INFORMATION SHOWN.
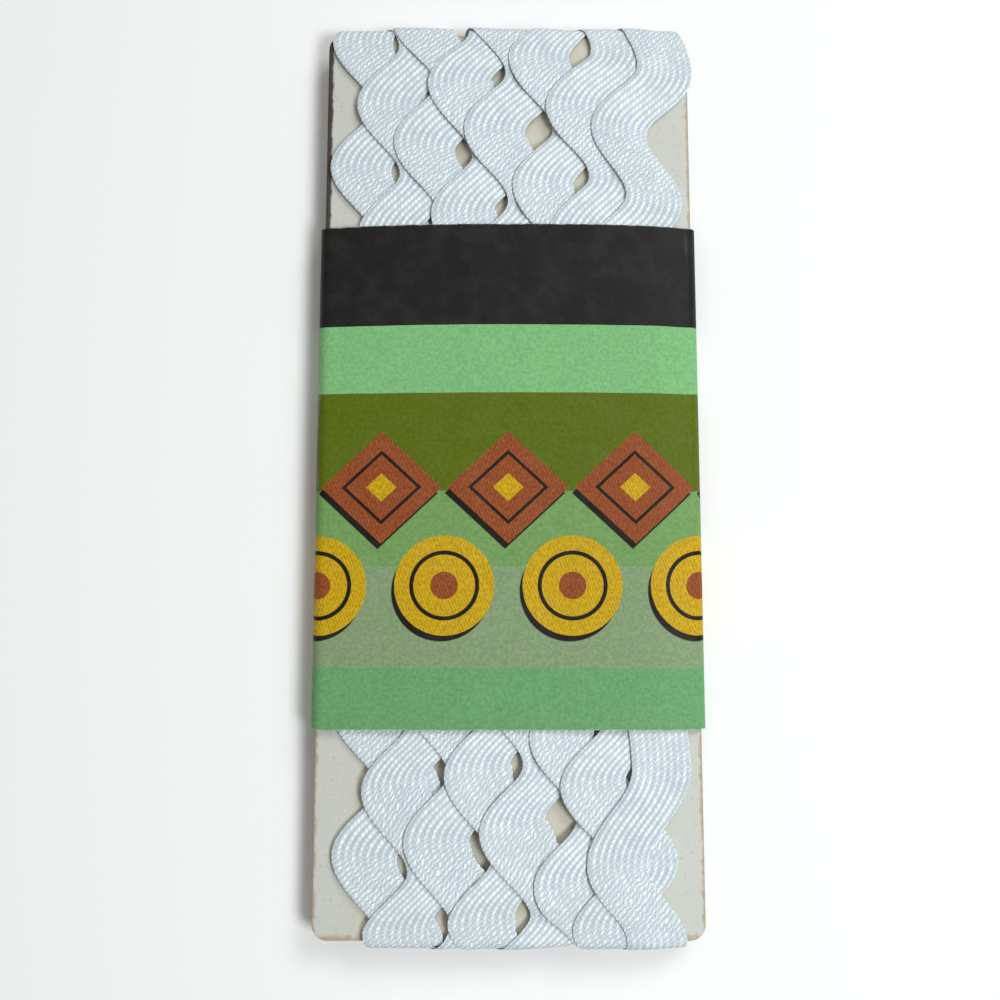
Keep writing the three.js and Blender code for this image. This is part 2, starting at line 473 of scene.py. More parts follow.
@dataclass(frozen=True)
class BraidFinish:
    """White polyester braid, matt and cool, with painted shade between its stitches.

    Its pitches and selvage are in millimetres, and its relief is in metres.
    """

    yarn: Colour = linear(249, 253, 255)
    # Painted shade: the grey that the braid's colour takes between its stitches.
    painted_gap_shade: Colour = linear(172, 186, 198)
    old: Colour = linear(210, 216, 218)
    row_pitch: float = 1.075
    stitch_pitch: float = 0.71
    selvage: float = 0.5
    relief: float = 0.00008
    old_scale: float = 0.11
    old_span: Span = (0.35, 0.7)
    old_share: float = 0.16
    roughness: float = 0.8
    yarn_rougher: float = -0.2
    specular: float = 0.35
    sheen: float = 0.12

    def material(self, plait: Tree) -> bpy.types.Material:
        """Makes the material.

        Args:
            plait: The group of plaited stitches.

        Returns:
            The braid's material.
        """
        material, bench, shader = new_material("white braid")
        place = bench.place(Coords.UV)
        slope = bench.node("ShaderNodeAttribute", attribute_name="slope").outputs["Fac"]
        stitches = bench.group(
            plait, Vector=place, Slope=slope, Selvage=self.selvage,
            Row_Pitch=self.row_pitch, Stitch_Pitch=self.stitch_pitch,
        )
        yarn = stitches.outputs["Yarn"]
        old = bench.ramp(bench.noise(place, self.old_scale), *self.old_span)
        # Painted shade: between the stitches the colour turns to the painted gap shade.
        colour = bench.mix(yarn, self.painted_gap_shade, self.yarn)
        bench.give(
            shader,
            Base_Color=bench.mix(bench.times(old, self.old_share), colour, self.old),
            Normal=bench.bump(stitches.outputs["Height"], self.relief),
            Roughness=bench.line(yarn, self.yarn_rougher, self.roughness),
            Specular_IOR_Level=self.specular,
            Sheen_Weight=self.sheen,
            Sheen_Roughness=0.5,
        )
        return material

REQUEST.
Set down the listing in full, keeping every word exactly as it is.

OUTPUT OF THE EXERCISE.
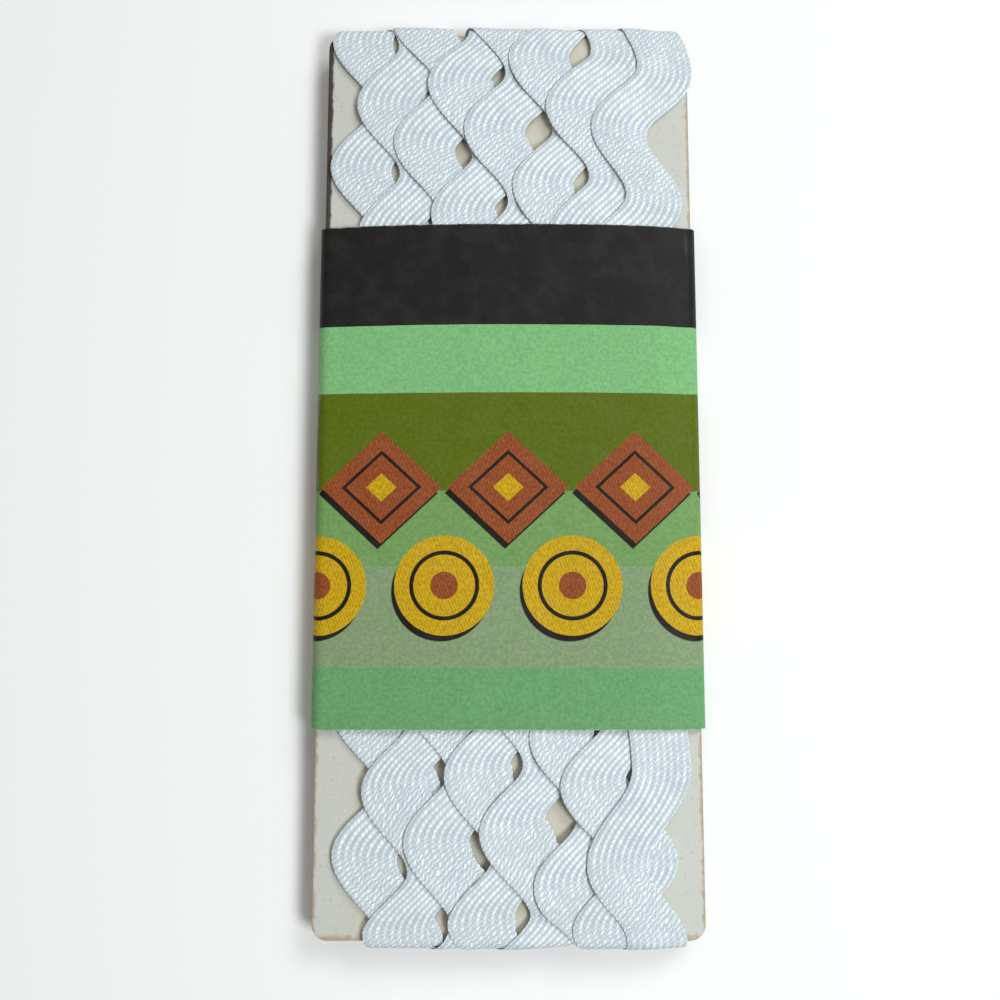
Keep writing the three.js and Blender code for this image. This is part 2, starting at line 473 of scene.py. More parts follow.
@dataclass(frozen=True)
class BraidFinish:
    """White polyester braid, matt and cool, with painted shade between its stitches.

    Its pitches and selvage are in millimetres, and its relief is in metres.
    """

    yarn: Colour = linear(249, 253, 255)
    # Painted shade: the grey that the braid's colour takes between its stitches.
    painted_gap_shade: Colour = linear(172, 186, 198)
    old: Colour = linear(210, 216, 218)
    row_pitch: float = 1.075
    stitch_pitch: float = 0.71
    selvage: float = 0.5
    relief: float = 0.00008
    old_scale: float = 0.11
    old_span: Span = (0.35, 0.7)
    old_share: float = 0.16
    roughness: float = 0.8
    yarn_rougher: float = -0.2
    specular: float = 0.35
    sheen: float = 0.12

    def material(self, plait: Tree) -> bpy.types.Material:
        """Makes the material.

        Args:
            plait: The group of plaited stitches.

        Returns:
            The braid's material.
        """
        material, bench, shader = new_material("white braid")
        place = bench.place(Coords.UV)
        slope = bench.node("ShaderNodeAttribute", attribute_name="slope").outputs["Fac"]
        stitches = bench.group(
            plait, Vector=place, Slope=slope, Selvage=self.selvage,
            Row_Pitch=self.row_pitch, Stitch_Pitch=self.stitch_pitch,
        )
        yarn = stitches.outputs["Yarn"]
        old = bench.ramp(bench.noise(place, self.old_scale), *self.old_span)
        # Painted shade: between the stitches the colour turns to the painted gap shade.
        colour = bench.mix(yarn, self.painted_gap_shade, self.yarn)
        bench.give(
            shader,
            Base_Color=bench.mix(bench.times(old, self.old_share), colour, self.old),
            Normal=bench.bump(stitches.outputs["Height"], self.relief),
            Roughness=bench.line(yarn, self.yarn_rougher, self.roughness),
            Specular_IOR_Level=self.specular,
            Sheen_Weight=self.sheen,
            Sheen_Roughness=0.5,
        )
        return material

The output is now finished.